CH: No, I never experienced anything like that. I always kinda considered myself on the cutting edge of the women's movement, so I was always kinda watchin' out for what I thought might be a touch of smarminess in the playing of the girls. I thought the bus ads were stupid, myself. I wish [producer] Stevie [Phillips] hadn't done it. I'm embarrassed by that — was then, and I am now. I had two kids, I wouldn't have wanted to see that at the bus stop.
PBOL: How do you look back on the sequel, The Best Little Whorehouse Goes Public, which had Miss Mona recruited to Las Vegas to run a legal brothel?
CH: Well, uh — with pain. It was about two years before I could talk about it without cryin'.
PBOL: Was it a mistake?
CH: Yes, it was a very serious mistake. And what I learned from that is what Moss Hart said. Moss Hart said he didn't know the reason for any of his successes but the reason for all of his failures was the same reason: He said "yes" when he meant "no." What I remember Pete, Tommy, Larry and I doing was saying, "No, no, no, this is a terrible idea, we don't want to do this, no we don't!" And so the real question in my mind is, "How did we get to the Lunt-Fontanne Theatre? How did that happen?" It was a producer idea. There really was a woman who was a bankruptcy trustee who had been on the "Today Show." If you have a pizza parlor and you go bankrupt, the bank comes in and sells the pizza pans, or they can run the pizza parlor. But if it's a whorehouse it's the same deal. In that particular county it was legal. In real life, this woman had come in, run the whorehouse in the county where it was legal, and they had actually sold stocks.

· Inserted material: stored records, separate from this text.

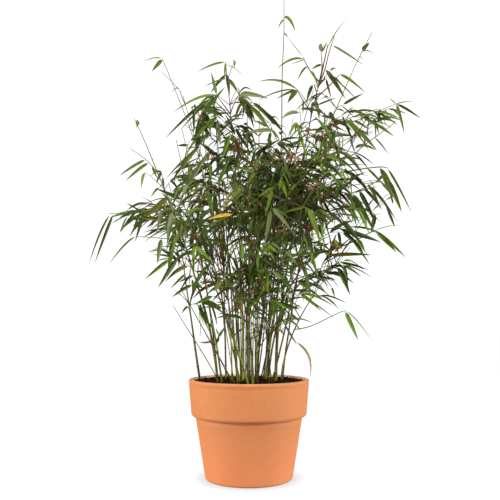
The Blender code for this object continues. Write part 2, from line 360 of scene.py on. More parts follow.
def potProfile():
    size = potSizes
    lip = size["lipRounding"]
    lipTop = size["height"] - lip
    bandFoot = size["height"] - size["bandHeight"]
    foot = size["bandFootRounding"]
    base = size["baseRounding"]
    inside = [(0.0, size["floor"]), (wallRadius(size["floor"]), size["floor"])]
    lipIn = arcPoints(size["rimRadius"] - size["wall"] + lip, lipTop, lip, 180, 90, 8)
    lipOut = arcPoints(size["rimRadius"] - lip, lipTop, lip, 90, 0, 8)
    groove = size["rimRadius"] - size["lipGroove"]
    lipOut.append((size["rimRadius"], size["height"] - size["lipDepth"]))
    lipOut.append((groove, size["height"] - size["lipDepth"] - size["crease"]))
    lipOut.append((groove, size["height"] - size["grooveFade"]))
    bandEnd = arcPoints(size["bandFootRadius"] - foot, bandFoot + foot, foot, 0, -90, 8)
    tucked = size["bodyTopRadius"] - size["neckDepth"]
    neck = [(tucked + size["crease"], bandFoot), (tucked, bandFoot - size["crease"]),
            (tucked, bandFoot - size["neckHeight"]),
            (size["bodyTopRadius"], bandFoot - size["neckFade"])]
    baseBend = arcPoints(size["baseRadius"] - base, base, base, -8, -90, 8)
    band = straightPoints(lipOut[-1], bandEnd[0], 12)
    body = straightPoints(neck[-1], baseBend[0], 20)
    rise = straightPoints(inside[-1], lipIn[0], 6)
    return inside + rise + lipIn + lipOut + band + bandEnd + neck + body + baseBend + [(0.0, 0.0)]


def makePot():
    profile = potProfile()
    steps = potSizes["steps"]
    corners = []
    rings = []
    for radius, height in profile:
        if radius == 0.0:
            rings.append([len(corners)] * steps)
            corners.append((0.0, 0.0, height))
            continue
        ring = []
        for step in range(steps):
            angle = 2.0 * math.pi * step / steps
            spot = Vector((math.cos(angle), math.sin(angle), height * 9.0))
            reach = radius + potSizes["wobble"] * noise.noise(spot * 1.4)
            ring.append(len(corners))
            corners.append((reach * math.cos(angle), reach * math.sin(angle), height))
        rings.append(ring)
    runs = [0.0]
    for (r0, z0), (r1, z1) in zip(profile, profile[1:]):
        runs.append(runs[-1] + math.hypot(r1 - r0, z1 - z0))
    faces = []
    spots = []
    for place in range(len(profile) - 1):
        low = 0.01 + 0.98 * runs[place] / runs[-1]
        high = 0.01 + 0.98 * runs[place + 1] / runs[-1]
        for step in range(steps):
            after = (step + 1) % steps
            left = 0.01 + 0.98 * step / steps
            right = 0.01 + 0.98 * (step + 1) / steps
            face = [rings[place][step], rings[place + 1][step],
                    rings[place + 1][after], rings[place][after]]
            spot = [(left, low), (left, high), (right, high), (right, low)]
            if rings[place][0] == rings[place][1]:
                face.pop(3)
                spot.pop(3)
            if rings[place + 1][0] == rings[place + 1][1]:
                face.pop(2)
                spot.pop(2)
            faces.append(tuple(face))
            spots += spot
    return corners, faces, spots


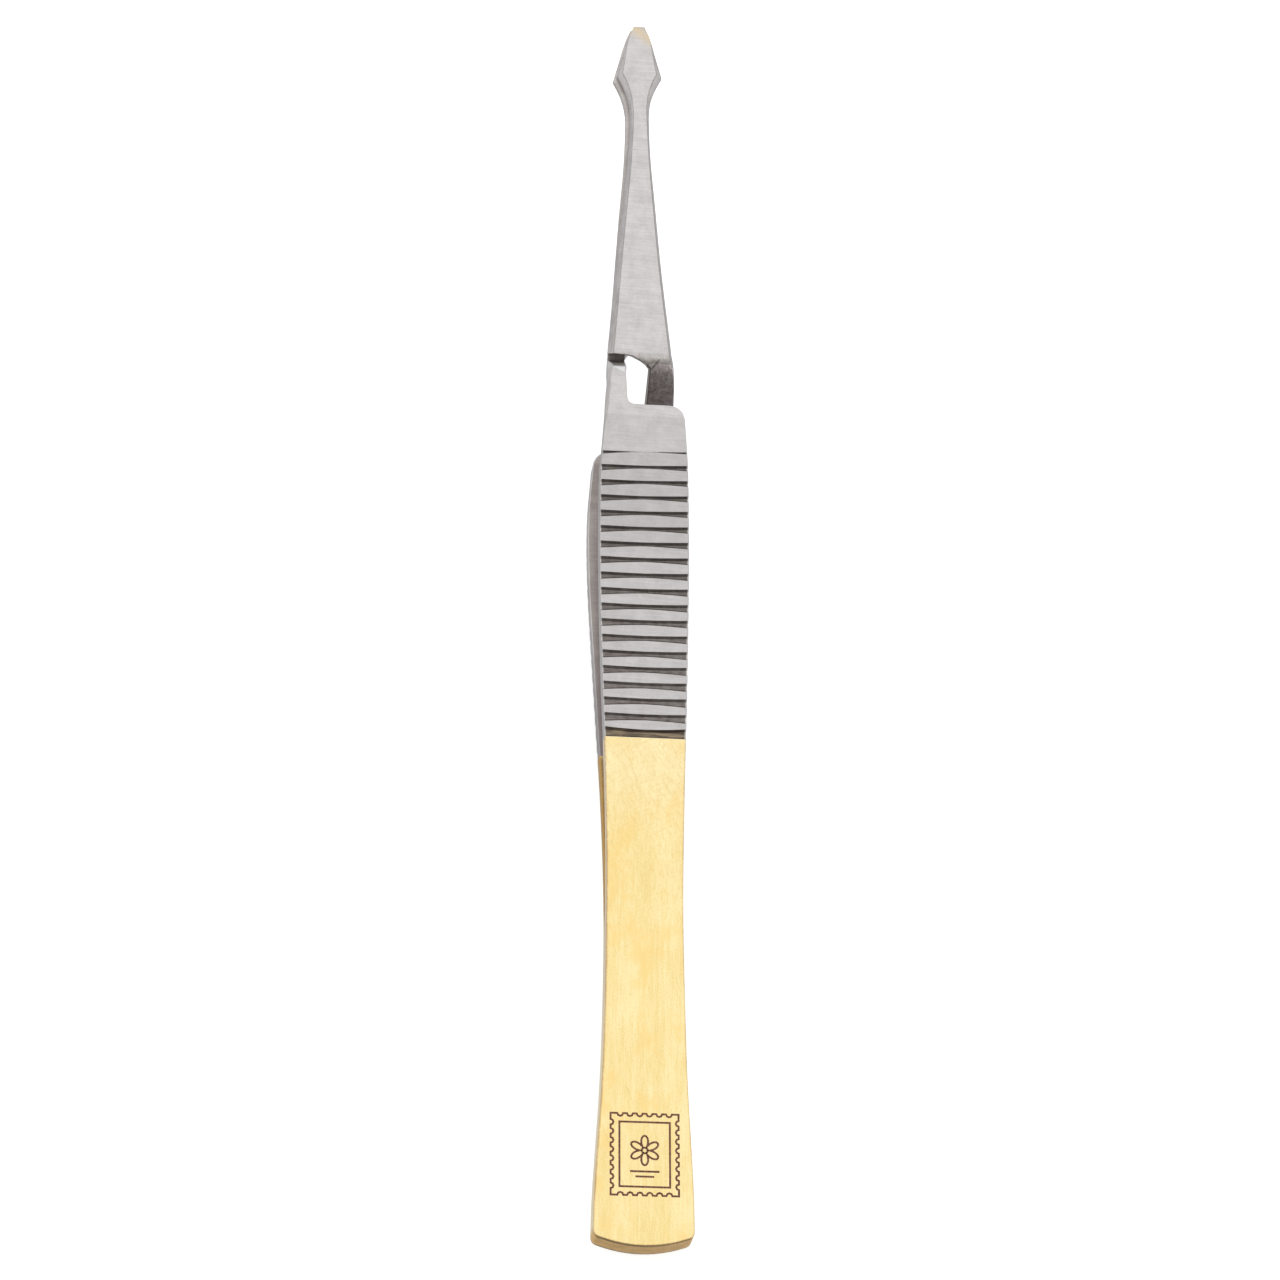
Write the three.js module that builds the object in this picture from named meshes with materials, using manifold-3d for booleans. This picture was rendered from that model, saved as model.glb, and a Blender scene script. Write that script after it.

PBOL: Did you know you wanted to be a songwriter — both music and lyrics — when you were growing up in Texas?
CH: I did. I hoped to do that. I honed [my work in the BMI Musical Theatre Workshop in New York City]. I had been at Sarah Lawrence, and at Sarah Lawrence you could design your own courses. There was a composer up there, Meyer Kupferman — a classical composer. We had together designed a year in which I would pick plays like Death of a Salesman and I would musicalize them and see where the high points were, and could it be done?